It seems as though the golden rule in the past was to be private; not to share too much or say too much. There was an air of mystery about it. Now, we are living in a world that’s interconnected, where we can see everyone’s thoughts on twitter, share pictures from a crazy night out hours afterward on facebook and find almost everything about somebody with the click of a google search button.
It may sound cool, and sure almost everyone is addicted to twitter, Facebook, Instagram, etc. When people are hanging out with friends in the dorms, drinking coffees in jazzman’s or sitting in classes their wide eyes are glued to their smartphones, sharing their bright ideas on these creative apps.
Are people sharing too much?
Social media is a double-edged sword. It is an exciting, colorful way of expression and a means for people to stay connected and engage in conversation. Checking for updates is also a relaxing break in the day, lazily scrolling through new tweets and pictures…just be careful not to procrastinate too much on these outlets.
Still, there are very real dangers other than wasting some time, which college students do not seem to have enough of. Students hope to graduate, land a dream job and do something extraordinary in the world. Interviews are essential; students need to be witty, confident and polite, have an excellent resume, references, a polished portfolio and a power outfit, but their first impression precedes them before they even reach the intimidating office door.
Companies can find almost anything about a person through social media and the internet. No, they did not need to hire a detective or pay for a background check. Twitter , facebook, and other outlets, the ones that students cannot live without, could make or break an interview. Funny or entertaining tweets or pictures that friends liked and favorited could be fatal for a job search.
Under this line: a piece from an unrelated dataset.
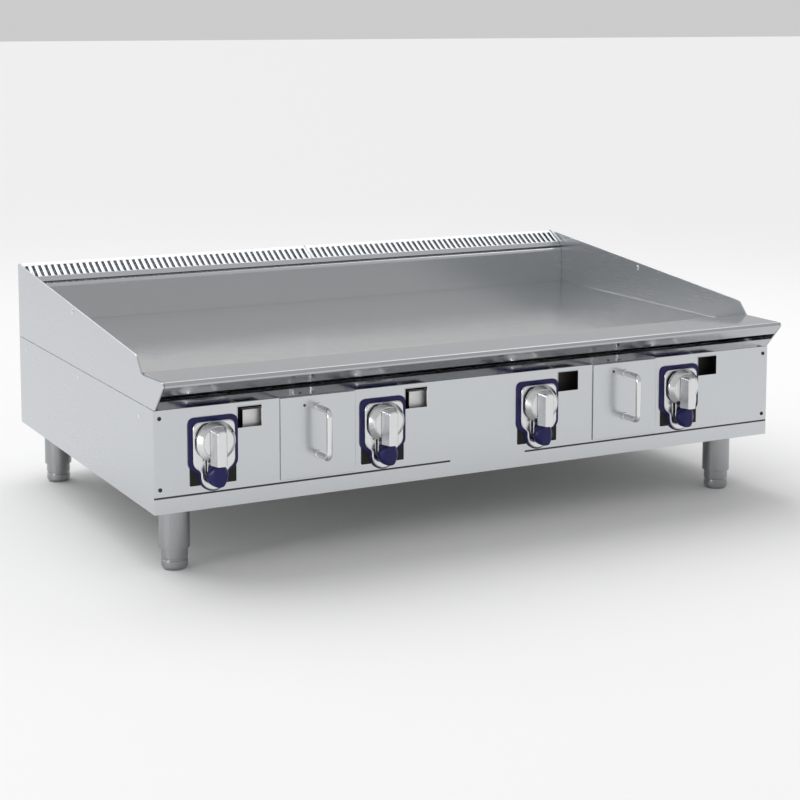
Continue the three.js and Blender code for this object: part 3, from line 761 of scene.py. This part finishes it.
pale = bpy.data.materials.new("pale_floor")
pale.use_nodes = True
floor_shader = pale.node_tree.nodes["Principled BSDF"]
floor_shader.inputs["Base Color"].default_value = (PALE_GREY, PALE_GREY, PALE_GREY, 1)
floor_shader.inputs["Roughness"].default_value = 0.9
floor_mesh = bpy.data.meshes.new("floor")
floor_corners = [(-1, -1), (1, -1), (1, 1), (-1, 1)]
floor_mesh.from_pydata([(u * FLOOR_REACH, v * FLOOR_REACH, 0) for u, v in floor_corners], [], [(0, 1, 2, 3)])
floor_mesh.materials.append(pale)
floor = bpy.data.objects.new("floor", floor_mesh)
bpy.context.scene.collection.objects.link(floor)
floor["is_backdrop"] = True

# The surround is one even grey, the same for every ray.
world = bpy.data.worlds.new("studio")
world.use_nodes = True
world.node_tree.nodes["Background"].inputs["Color"].default_value = (1, 1, 1, 1)
world.node_tree.nodes["Background"].inputs["Strength"].default_value = SURROUND
bpy.context.scene.world = world


def softbox(name, location, target, size, power):
    data = bpy.data.lights.new(name, "AREA")
    data.shape = "RECTANGLE"
    data.size, data.size_y = size
    data.energy = power
    lamp = bpy.data.objects.new(name, data)
    lamp.location = location
    lamp.rotation_euler = (Vector(target) - Vector(location)).to_track_quat("-Z", "Y").to_euler()
    bpy.context.scene.collection.objects.link(lamp)


def far_light(name, direction, strength, softness):
    data = bpy.data.lights.new(name, "SUN")
    data.energy = strength
    data.angle = math.radians(softness)
    lamp = bpy.data.objects.new(name, data)
    lamp.rotation_euler = Vector(direction).to_track_quat("-Z", "Y").to_euler()
    bpy.context.scene.collection.objects.link(lamp)


far_light("back_light", (0.25, -0.7, -0.9), 1.6, 60)
softbox("left_softbox", (-3.4, -1.0, 0.5), (0, 0, 0.2), (0.5, 0.8), 16)
softbox("top_softbox", (1.35, 1.35, 2.5), (0, 0, 0.3), (2.8, 1.5), 15)
bpy.context.scene.view_settings.view_transform = "Standard"

FOCAL_LENGTH = 81
SENSOR_WIDTH = 36
SHIFT = -0.225
STANDPOINT = (-1.5525, -3.0062, 0.8869)
YAW, PITCH = math.radians(27.637), math.radians(6.458)
camera_data = bpy.data.cameras.new("camera")
camera_data.lens = FOCAL_LENGTH
camera_data.sensor_width = SENSOR_WIDTH
camera_data.shift_y = SHIFT
camera = bpy.data.objects.new("camera", camera_data)
camera.location = STANDPOINT
camera.rotation_euler = (math.pi / 2 - PITCH, 0, -YAW)
bpy.context.scene.collection.objects.link(camera)
bpy.context.scene.camera = camera

bpy.context.view_layer.update()
low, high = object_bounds()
As the internet has changed the way that people socialize, it has altered many other ways of life. Online shopping is fast, easy, and fun; who doesn’t love ordering a pair of shoes without leaving the room, and the anticipation of receiving the shiny box in the mail? However, consumers are sharing their credit card information, name and addresses online.
Remember the days when parents warned children not to share information online? It seemed like a cardinal rule, to not give out personal information.
Now people are trusting of the internet. Where would we be without it? Yet people forget the dangers of sharing vital information. It feels like second nature.
This information could be hacked and the moment of buying some new clothes or electronics could be an incident of identity theft with serious repercussions.
Another way to socialize is through meeting people online. Television is flooded by EHarmony and Christian Mingle commercials. Meeting people online has become more socially accepted, but the idea of meeting someone that you do not know who already has a lot of information about you seems like the plot of a Lifetime network movie thriller. It can be dangerous to meet someone new, yet again, people trust in the internet culture and become desensitized.
MTV has popularized the trials of online dating in the show “Catfish.” People talk online and hope to meet up in person, and when they do, (surprise) the people are not who they say they are.
What is fodder for an entertaining reality show is reflective of today’s changing culture.
Increasingly popular among college students is the “dating” app, Tinder, where users can talk to or meet with other people around the area. Yet the users have access to pictures and can tell how many miles away someone is…which is a bit creepy. Catfish-like scenarios could play out with the app and users need to be careful.
The internet and technology make people’s lives easier. As dramatic as it sounds, it’s hard to remember how to survive without it. There is a plethora of tools which make networking and connecting in both careers and social life even better than before. However, just like an addiction, people are so caught up in their own little world, lured by the internet, that they can forget the side effects.
People need to use social media and the internet to be connected and keep up in the fast paced world, especially communication majors. Social media is an integral part of business and is a great way to socialize. People need to be smart, take precautions, and be careful what they post and share and use common sense. Sharing everything is not always the best way to be.
Sometimes a little mystery never hurts.